I discovered a couple of other new likes when it came to starters. Ordering breadsticks may seem silly given the quality of Casas bread, but the breadsticks were big and soft, and great when dipped in the crock of melted garlic butter that came with them. That butter also proved to be great for dunking the house bread. I also loved the white bean soup even though it wasnt exactly bean-soup weather. The beans were al dente, and the loose brown broth derived plenty of flavor from chopped celery, onion and fresh basil.

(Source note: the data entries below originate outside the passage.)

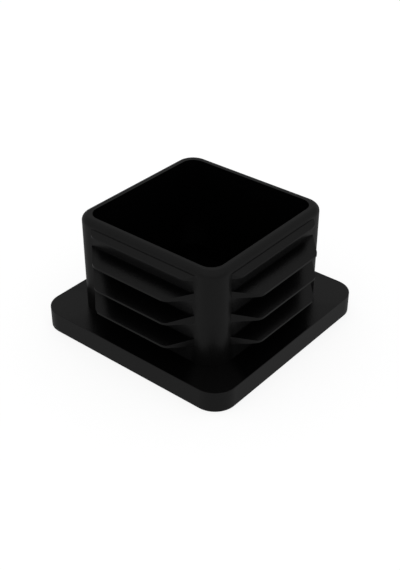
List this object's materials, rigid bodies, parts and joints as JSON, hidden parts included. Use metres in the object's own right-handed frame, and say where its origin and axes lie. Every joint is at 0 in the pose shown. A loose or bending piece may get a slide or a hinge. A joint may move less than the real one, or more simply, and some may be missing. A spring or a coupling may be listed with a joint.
{
  "type": "square tube end cap",
  "caption": "Square push-in end cap for square tube: a flat head with a hollow plug, ringed by tapered fins that grip the bore.",
  "frame": {"origin": "centre of the head's outer face, the one that is seen once the cap is fitted and that the cap stands on here", "axes": "+Z along the plug, from the head's outer face to the open mouth, so into the tube; X and Y square to the head's flats"},
  "size_m": [0.05, 0.05, 0.0272],
  "materials": {
    "black_plastic": "smooth black polyethylene, satin"
  },
  "bodies": {
    "root": {"end_cap": "black_plastic"}
  },
  "joints": []
}
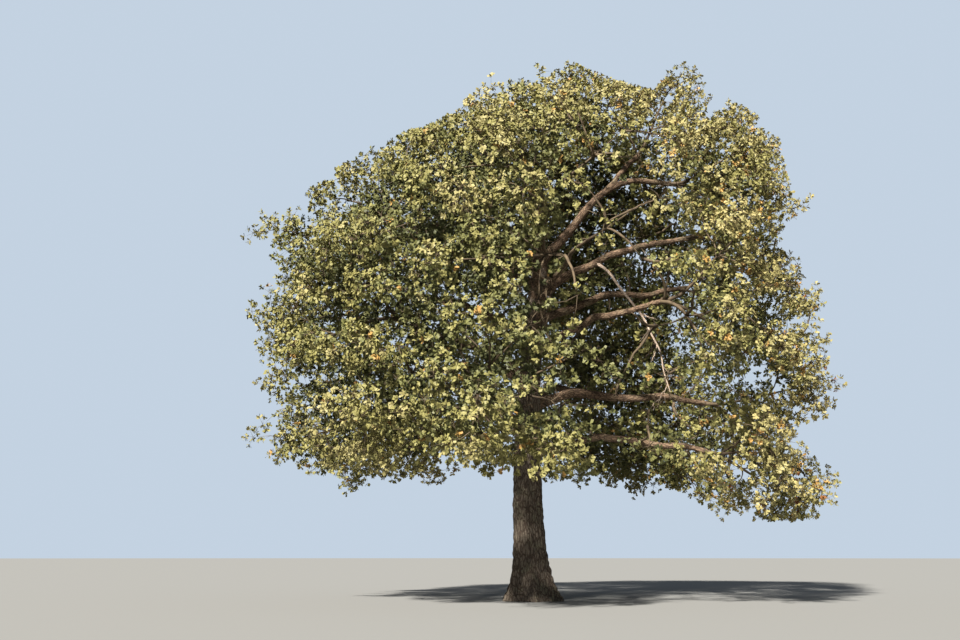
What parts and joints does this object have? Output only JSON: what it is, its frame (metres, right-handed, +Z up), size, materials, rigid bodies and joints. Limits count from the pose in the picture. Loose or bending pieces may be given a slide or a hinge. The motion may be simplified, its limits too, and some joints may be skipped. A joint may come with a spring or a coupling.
{
  "type": "oak tree",
  "caption": "Tall old oak with a flared trunk forking into long crooked boughs that carry a broad, uneven, domed crown of lobed leaves turning from green to ochre.",
  "frame": {"origin": "middle of the flat cut at ground level, under the trunk", "axes": "+Z up; +X towards the side where the crown reaches furthest, which is the right of the picture; +Y away from the viewer"},
  "size_m": [23.5561, 22.3503, 21.4142],
  "materials": {
    "trunk_bark": "rough",
    "bough_bark": "rough",
    "bare_wood": "rough",
    "foliage": "matte"
  },
  "bodies": {
    "root": {"bough_back_high": "bough_bark", "bough_back_left": "bough_bark", "bough_back_right": "bough_bark", "bough_front_high": "bough_bark", "bough_front_left": "bough_bark", "bough_front_low": "bough_bark", "bough_front_mid": "bough_bark", "bough_front_right": "bough_bark", "bough_leader_right": "bough_bark", "bough_leader_right_upper": "bough_bark", "bough_leader_top": "bough_bark", "bough_left_high": "bough_bark", "bough_left_low": "bough_bark", "bough_left_mid": "bough_bark", "bough_right_high": "bough_bark", "bough_right_long": "bough_bark", "bough_right_low": "bough_bark", "bough_right_mid": "bough_bark", "dead_bough": "bare_wood", "foliage_back_high_1": "foliage", "foliage_back_high_2": "foliage", "foliage_back_left_1": "foliage", "foliage_back_left_2": "foliage", "foliage_back_left_3": "foliage", "foliage_back_right_1": "foliage", "foliage_back_right_2": "foliage", "foliage_back_right_3": "foliage", "foliage_front_high_1": "foliage", "foliage_front_high_2": "foliage", "foliage_front_left_1": "foliage", "foliage_front_left_2": "foliage", "foliage_front_low_1": "foliage", "foliage_front_low_2": "foliage", "foliage_front_mid_1": "foliage", "foliage_front_mid_2": "foliage", "foliage_front_right_1": "foliage", "foliage_front_right_2": "foliage", "foliage_front_right_3": "foliage", "foliage_leader_right_1": "foliage", "foliage_leader_right_2": "foliage", "foliage_leader_right_upper_1": "foliage", "foliage_leader_top_1": "foliage", "foliage_leader_top_2": "foliage", "foliage_leader_top_3": "foliage", "foliage_left_high_1": "foliage", "foliage_left_high_2": "foliage", "foliage_left_high_3": "foliage", "foliage_left_low_1": "foliage", "foliage_left_low_2": "foliage", "foliage_left_mid_1": "foliage", "foliage_left_mid_2": "foliage", "foliage_right_high_1": "foliage", "foliage_right_high_2": "foliage", "foliage_right_long_1": "foliage", "foliage_right_long_2": "foliage", "foliage_right_low_1": "foliage", "foliage_right_low_2": "foliage", "foliage_right_mid_1": "foliage", "foliage_right_mid_2": "foliage", "trunk": "trunk_bark"}
  },
  "joints": []
}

My new favorite entrée was rich and heavy and had the perfect mix of flavors – salty, sweet and spicy – that made it hard to stop eating before I was too full. The Rigatoni Bianco was baked in a silky Parmesan cream sauce dotted with red pepper flakes. The sauce enveloped ground sweet Italian sausage, earthy mushrooms and spinach that was just slightly wilted so it still gave the dish a punch of fresh garden flavor. The red pepper raised the spice level just enough to tease the palate and complement the sausage.
The only item I tried from the Grilles signature wood ovens, the Costolette di Maiale – rotisserie pork chops – suffered from poor execution and lacked vibrancy. These herb-rubbed chops were perfectly seasoned, but one was overcooked and dry. I also thought the brown, rather bland marsala gravy was a bit out of place given that the dish was served with wild mushroom risotto instead of potatoes, which would have benefited from it. A wine reduction would have been better. Also, the risotto was too thick and pasty.
For dessert, I chose the Torta di Mandorla – amaretto-soaked lady fingers layered with mascarpone cream and topped with crushed Italian amarettini cookies and toasted almonds. Much of the sweet, boozy flavor came from the amaretto, but the cookies and nuts created a wonderful crunchy topping that would be good on about anything. It was sort of a lighter, sweeter tiramisu, and was worth having again.
The seasonal dessert offering was not as favorable. The Ricotta Fruita Fresca sounded like the perfect light, summery treat with sweet dessert cream with lemon zest and cinnamon, kiwi, raspberries, blackberries, strawberries and shaved dark chocolate served packed in a large wine glass. The first missing component was the sweetness in that cream. The ricotta also did not have any hint of lemon or cinnamon that I could detect. The fruit was fresh, but I had to really dig to the bottom of the glass to find most of the sweet macerated juices. After I smashed and mixed it all together, it was OK but still not nearly sweet enough.
There were some other disappointments: a bland farfalle vegetable appetizer that was loaded with black pepper, a broken cappuccino machine on a busy Saturday night and a long wait for my bill during both visits.
The atmosphere is pleasant with typical Italian decorations, a high ceiling and dancing flames from the big wood oven in the back facing the dining area, but that ceiling made every sound echo, and it was noisy.
Restaurant: Casa Grille
Address: 411 E. Dupont Road
Hours: 11 a.m. to 10 p.m. Monday through Thursday, 11 a.m. to 11 p.m. Friday and Saturday, 11 a.m. to 9 p.m. Sunday
Handicapped accessible: Yes
Alcohol: Full bar
Credit cards: Yes
Menu: Mediterranean mussels ($8.29), breadsticks ($4.49), bean soup ($1.99 cup; $2.99 bowl), Rigatoni Bianco ($8.99), rotisserie pork chops ($12.99), Insalata Ravioli ($8.79), Ricotta Fruita Fresca ($3.99), Torta di Mandorla ($4.79)
** (3-star maximum);
atmosphere: 1/2 (1 maximum), service: 1/2 (1 maximum)
Note: Restaurants are categorized by price range: $ (less than $20 for three-course meal), $$ ($20-$29); $$$ ($30-$39), $$$$ ($40-$49), $$$$$ ($50 and up).